Although there are no statistics available for the UK, only 3% of men in the US changed to their wives’ surnames, a 2016 study found.
…What is clear is that for these men, the decision to take on their wives’ names is more nuanced than just protesting against patriarchal systems or responding to their wife’s choice to keep her own name – albeit one from her father. “People get roped into traditions that don’t always make much sense,” Mark says. “When the priest announced us at the end of our wedding as Mr and Mrs Cashion, people gasped and thought he had made a terrible mistake. Now, there is a lot more tolerance and understanding of the fact that people should be free to make their own decisions.” Arnesa adds: “Women should do what they feel is best for them. If you want to take your husband’s name, that’s fine, but so is him taking yours or both of you choosing different ones. People make it out to be this hugely important thing when really it’s just a name; it’s what you do with it and how you give it meaning that truly matters.”

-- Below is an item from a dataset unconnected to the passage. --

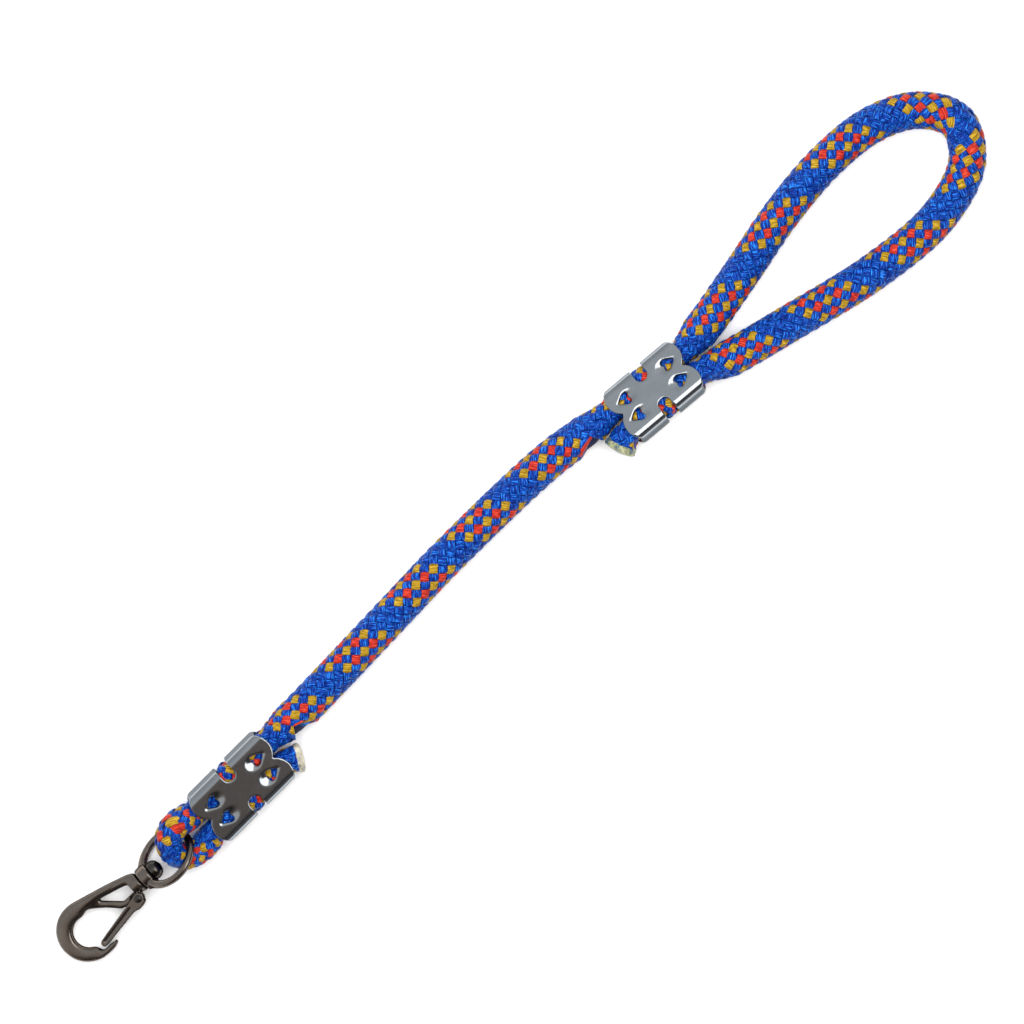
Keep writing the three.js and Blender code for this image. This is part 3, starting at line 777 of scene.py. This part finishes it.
def metal_material(name, colour, roughness, grain, wear, wear_colour, edge):
    """Plated metal: grain sizes its ripple, wear is the share rubbed lighter, edge tints it at a slant."""
    material, tree = new_material(name)
    place = add_node(tree, "ShaderNodeTexCoord").outputs["Object"]
    ripple = add_node(
        tree, "ShaderNodeTexNoise", {"Vector": place, "Scale": 1 / grain, "Detail": 5.0, "Roughness": 0.6},
    )
    blotch = add_node(tree, "ShaderNodeTexNoise", {"Vector": place, "Scale": 160.0, "Detail": 6.0})
    rubbed = add_node(
        tree, "ShaderNodeMapRange",
        {"Value": blotch, "From Min": 0.5, "From Max": 0.72, "To Min": 0.0, "To Max": wear},
    )
    tint = add_node(
        tree, "ShaderNodeMixRGB", {"Fac": rubbed, "Color1": rgba(colour), "Color2": rgba(wear_colour)},
    )
    smooth, rough = roughness * 0.8, roughness * 1.3
    gloss = add_node(
        tree, "ShaderNodeMapRange",
        {"Value": ripple, "From Min": 0.3, "From Max": 0.7, "To Min": smooth, "To Max": rough},
    )
    bump = add_node(tree, "ShaderNodeBump", {"Height": ripple, "Strength": 0.05, "Distance": grain * 0.05})
    shader = add_node(
        tree, "ShaderNodeBsdfPrincipled",
        {
            "Base Color": tint, "Metallic": 1.0, "Roughness": gloss, "Normal": bump,
            "Specular Tint": rgba(edge),
        },
    )
    finish_material(tree, shader)
    return material


def nickel_plate():
    """Bright nickel on pressed steel sheet: mirror-like with a faint ripple from rolling."""
    return metal_material(
        "bright_nickel_plated_sheet", settings().clamp.plate, roughness=0.14, grain=1.2 * MM, wear=0.35,
        wear_colour=linear("#a9adb0"), edge=linear("#8d9296"),
    )


def black_nickel():
    """Black nickel on a zinc casting: dark, warm and smooth, rubbed a little lighter in random patches."""
    return metal_material(
        "black_nickel_plated_zinc", settings().snap.plate, roughness=0.24, grain=0.7 * MM, wear=0.4,
        wear_colour=linear("#8a8178"), edge=linear("#322e2b"),
    )


def rivet_steel():
    """Headed steel rivets under the same dark plate, a little glossier for their turned faces."""
    return metal_material(
        "plated_rivet_steel", settings().snap.steel, roughness=0.2, grain=0.5 * MM, wear=0.3,
        wear_colour=linear("#7a736a"), edge=linear("#3a3633"),
    )


def spring_steel():
    """Bare drawn music wire, bright with fine draw lines."""
    return metal_material(
        "drawn_spring_wire", linear("#b6b4b0"), roughness=0.2, grain=0.3 * MM, wear=0.2,
        wear_colour=linear("#d8d6d0"), edge=linear("#c8c6c2"),
    )


def node_copy(node, name):
    """A merged copy of a CAD node's mesh."""
    obj = link_object(name, frame["nodes"][node].data.copy())
    obj.data.name = name
    obj.data.materials.clear()
    merge_doubles(obj, distance=2e-6, face_outward=False)
    return obj


def frame_matrix(origin, axes):
    """The matrix that takes a frame's own places to the row frame."""
    turn = Matrix([tuple(axis) for axis in axes]).transposed()
    return Matrix.Translation(Vector(origin)) @ turn.to_4x4()


def remeshed(obj, origin, axes, voxel):
    """Gives a mesh even faces in rows along the part's own axes, so that straight edges stay straight."""
    place = frame_matrix(origin, axes)
    obj.data.transform(place.inverted())
    modifier = obj.modifiers.new("even_mesh", "REMESH")
    modifier.mode = "VOXEL"
    modifier.voxel_size = voxel
    modifier.use_smooth_shade = True
    bake_modifiers(obj)
    obj.data.transform(place)
    return obj


def points_of(mesh):
    points = np.zeros(len(mesh.vertices) * 3)
    mesh.vertices.foreach_get("co", points)
    return points.reshape(-1, 3)


def set_points(mesh, points):
    mesh.vertices.foreach_set("co", points.ravel())
    mesh.update()


def swelled(obj, amount, weight):
    """Moves every point out along its normal, to win back what rounding took."""
    mesh = obj.data
    normals = np.zeros(len(mesh.vertices) * 3)
    mesh.vertex_normals.foreach_get("vector", normals)
    points = points_of(mesh)
    set_points(mesh, points + normals.reshape(-1, 3) * amount * weight(points)[:, None])


def everywhere(points):
    return np.ones(len(points))


def softened(obj, rounds, weight=everywhere):
    """Rounds a mesh's edges: every point moves towards its neighbours' middle, as far as its weight says."""
    mesh = obj.data
    count = len(mesh.vertices)
    points = points_of(mesh)
    edges = np.zeros(len(mesh.edges) * 2, np.int32)
    mesh.edges.foreach_get("vertices", edges)
    edges = edges.reshape(-1, 2)
    share = weight(points)[:, None]
    valence = np.bincount(edges.ravel(), minlength=count)[:, None].clip(1)
    for _ in range(rounds):
        total = np.zeros_like(points)
        for axis in range(3):
            total[:, axis] = np.bincount(edges[:, 0], points[edges[:, 1], axis], count)
            total[:, axis] += np.bincount(edges[:, 1], points[edges[:, 0], axis], count)
        points = points + (total / valence - points) * 0.5 * share
    set_points(mesh, points)
    return obj


def in_frame(points, origin, axes):
    """Row-frame points in a frame of three unit axes."""
    return (points - np.array(origin)) @ np.array(axes).T


def out_of_frame(points, origin, axes):
    """Points in a frame of three unit axes as row-frame points."""
    return np.array(points) @ np.array(axes) + np.array(origin)


def rising(values, start, length):
    """A share that rises from 0 at start to 1 over a length."""
    return np.clip((values - start) / length, 0, 1)


def clamp_frame(node, yaw, roll):
    """A clamp's middle and its axes: along, across and up."""
    low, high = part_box(node)
    turn = Matrix.Rotation(yaw, 3, "Z") @ Matrix.Rotation(roll, 3, "X")
    return (low + high) / 2, [tuple(turn.col[k]) for k in range(3)]


# A tear-drop hole is a line of shrinking circles, and the sheet curls away from the first part of that line.
HOLE_LINE = 4.0 * MM
CURL_LINE = 3.0 * MM
LEAST_REACH = 0.3 * MM
FACE_HEIGHT = 5.9 * MM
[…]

…For Nick Black, the decision to take his wife’s name was part of a wider refiguring of his family’s identity after he got married last year. “I was never that wedded to my former surname, Earley,” he says. “I’m part of a compound family, and have a sister by birth and two siblings by marriage, so we have always had different names. For me, family isn’t tied to a name. My wife, on the other hand, is from a very small family, and so it was more important to her to keep her name.”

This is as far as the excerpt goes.